■ What you should do: Print each line of the listing once more, precisely as given.
──────
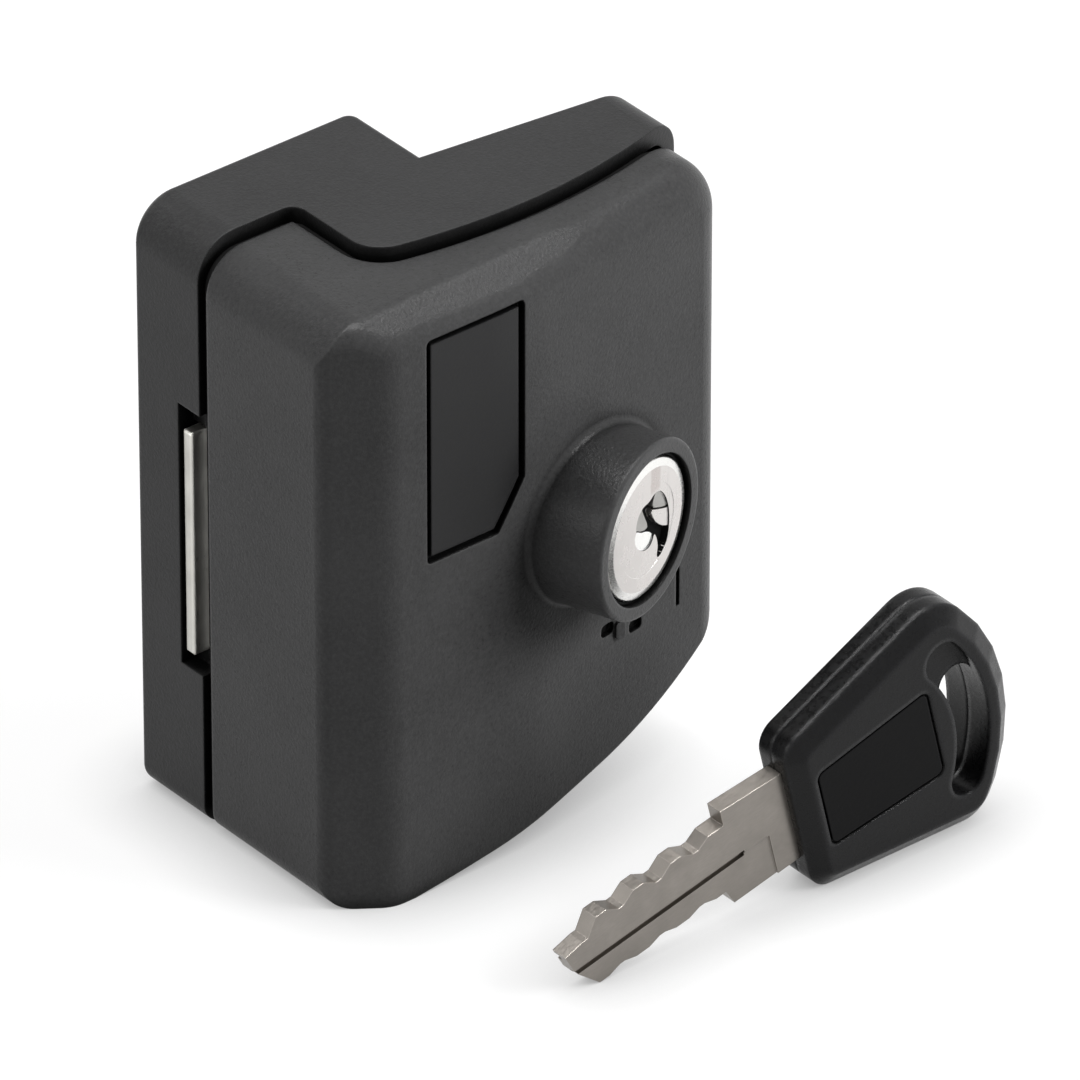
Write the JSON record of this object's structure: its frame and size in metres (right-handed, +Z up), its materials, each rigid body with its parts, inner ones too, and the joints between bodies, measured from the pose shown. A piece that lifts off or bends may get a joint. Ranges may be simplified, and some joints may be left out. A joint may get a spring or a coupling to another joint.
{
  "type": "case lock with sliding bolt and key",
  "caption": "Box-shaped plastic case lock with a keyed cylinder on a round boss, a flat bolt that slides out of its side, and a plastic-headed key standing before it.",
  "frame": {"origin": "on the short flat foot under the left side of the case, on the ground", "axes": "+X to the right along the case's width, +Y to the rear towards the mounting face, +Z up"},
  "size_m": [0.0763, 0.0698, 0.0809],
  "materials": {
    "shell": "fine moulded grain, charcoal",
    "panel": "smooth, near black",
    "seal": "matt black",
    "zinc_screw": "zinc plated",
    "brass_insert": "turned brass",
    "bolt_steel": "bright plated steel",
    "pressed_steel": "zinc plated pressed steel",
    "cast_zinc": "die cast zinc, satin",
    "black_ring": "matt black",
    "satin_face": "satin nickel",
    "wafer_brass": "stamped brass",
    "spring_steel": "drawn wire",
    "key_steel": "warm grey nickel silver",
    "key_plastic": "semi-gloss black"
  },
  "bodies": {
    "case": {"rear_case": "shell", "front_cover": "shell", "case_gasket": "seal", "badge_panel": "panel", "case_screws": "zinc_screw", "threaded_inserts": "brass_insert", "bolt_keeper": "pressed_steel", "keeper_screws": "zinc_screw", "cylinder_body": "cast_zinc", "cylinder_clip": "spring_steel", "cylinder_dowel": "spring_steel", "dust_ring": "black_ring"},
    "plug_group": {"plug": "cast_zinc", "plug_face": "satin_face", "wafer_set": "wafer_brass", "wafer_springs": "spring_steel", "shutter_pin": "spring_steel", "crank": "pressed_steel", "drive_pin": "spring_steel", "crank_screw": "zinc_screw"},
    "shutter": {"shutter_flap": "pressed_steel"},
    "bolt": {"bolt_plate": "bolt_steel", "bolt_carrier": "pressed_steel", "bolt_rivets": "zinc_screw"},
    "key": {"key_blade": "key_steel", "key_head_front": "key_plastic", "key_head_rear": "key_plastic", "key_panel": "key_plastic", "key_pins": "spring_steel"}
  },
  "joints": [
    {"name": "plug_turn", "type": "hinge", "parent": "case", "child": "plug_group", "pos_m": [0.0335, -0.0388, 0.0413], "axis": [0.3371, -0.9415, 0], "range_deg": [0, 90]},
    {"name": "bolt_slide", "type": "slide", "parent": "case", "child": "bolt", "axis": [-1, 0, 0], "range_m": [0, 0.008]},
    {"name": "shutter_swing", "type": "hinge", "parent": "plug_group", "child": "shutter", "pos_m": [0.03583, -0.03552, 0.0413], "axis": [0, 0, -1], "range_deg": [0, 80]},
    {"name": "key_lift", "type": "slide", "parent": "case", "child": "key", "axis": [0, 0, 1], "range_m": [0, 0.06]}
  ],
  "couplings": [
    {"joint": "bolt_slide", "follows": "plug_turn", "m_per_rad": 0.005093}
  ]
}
──────
■ Exercise answer:
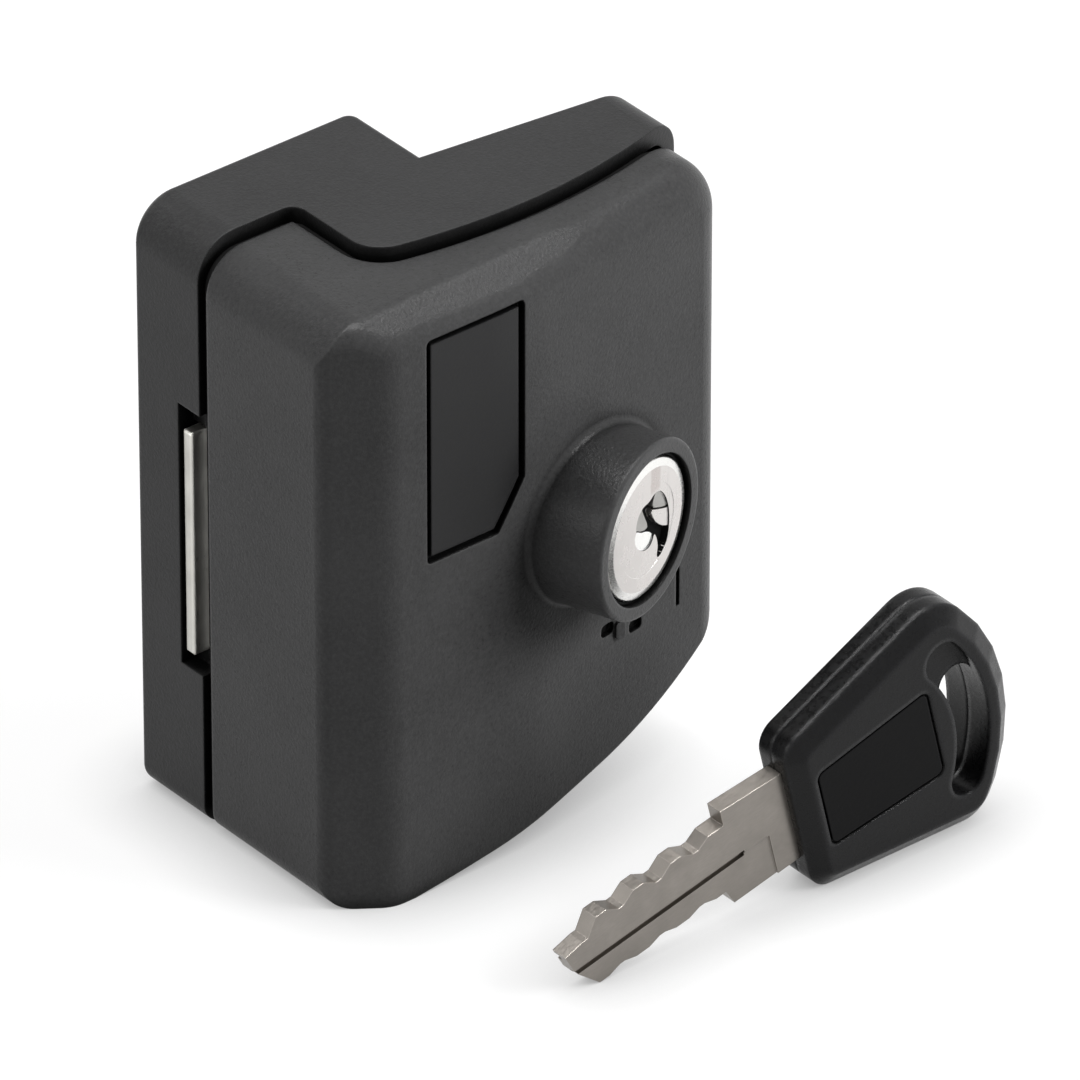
Write the JSON record of this object's structure: its frame and size in metres (right-handed, +Z up), its materials, each rigid body with its parts, inner ones too, and the joints between bodies, measured from the pose shown. A piece that lifts off or bends may get a joint. Ranges may be simplified, and some joints may be left out. A joint may get a spring or a coupling to another joint.
{
  "type": "case lock with sliding bolt and key",
  "caption": "Box-shaped plastic case lock with a keyed cylinder on a round boss, a flat bolt that slides out of its side, and a plastic-headed key standing before it.",
  "frame": {"origin": "on the short flat foot under the left side of the case, on the ground", "axes": "+X to the right along the case's width, +Y to the rear towards the mounting face, +Z up"},
  "size_m": [0.0763, 0.0698, 0.0809],
  "materials": {
    "shell": "fine moulded grain, charcoal",
    "panel": "smooth, near black",
    "seal": "matt black",
    "zinc_screw": "zinc plated",
    "brass_insert": "turned brass",
    "bolt_steel": "bright plated steel",
    "pressed_steel": "zinc plated pressed steel",
    "cast_zinc": "die cast zinc, satin",
    "black_ring": "matt black",
    "satin_face": "satin nickel",
    "wafer_brass": "stamped brass",
    "spring_steel": "drawn wire",
    "key_steel": "warm grey nickel silver",
    "key_plastic": "semi-gloss black"
  },
  "bodies": {
    "case": {"rear_case": "shell", "front_cover": "shell", "case_gasket": "seal", "badge_panel": "panel", "case_screws": "zinc_screw", "threaded_inserts": "brass_insert", "bolt_keeper": "pressed_steel", "keeper_screws": "zinc_screw", "cylinder_body": "cast_zinc", "cylinder_clip": "spring_steel", "cylinder_dowel": "spring_steel", "dust_ring": "black_ring"},
    "plug_group": {"plug": "cast_zinc", "plug_face": "satin_face", "wafer_set": "wafer_brass", "wafer_springs": "spring_steel", "shutter_pin": "spring_steel", "crank": "pressed_steel", "drive_pin": "spring_steel", "crank_screw": "zinc_screw"},
    "shutter": {"shutter_flap": "pressed_steel"},
    "bolt": {"bolt_plate": "bolt_steel", "bolt_carrier": "pressed_steel", "bolt_rivets": "zinc_screw"},
    "key": {"key_blade": "key_steel", "key_head_front": "key_plastic", "key_head_rear": "key_plastic", "key_panel": "key_plastic", "key_pins": "spring_steel"}
  },
  "joints": [
    {"name": "plug_turn", "type": "hinge", "parent": "case", "child": "plug_group", "pos_m": [0.0335, -0.0388, 0.0413], "axis": [0.3371, -0.9415, 0], "range_deg": [0, 90]},
    {"name": "bolt_slide", "type": "slide", "parent": "case", "child": "bolt", "axis": [-1, 0, 0], "range_m": [0, 0.008]},
    {"name": "shutter_swing", "type": "hinge", "parent": "plug_group", "child": "shutter", "pos_m": [0.03583, -0.03552, 0.0413], "axis": [0, 0, -1], "range_deg": [0, 80]},
    {"name": "key_lift", "type": "slide", "parent": "case", "child": "key", "axis": [0, 0, 1], "range_m": [0, 0.06]}
  ],
  "couplings": [
    {"joint": "bolt_slide", "follows": "plug_turn", "m_per_rad": 0.005093}
  ]
}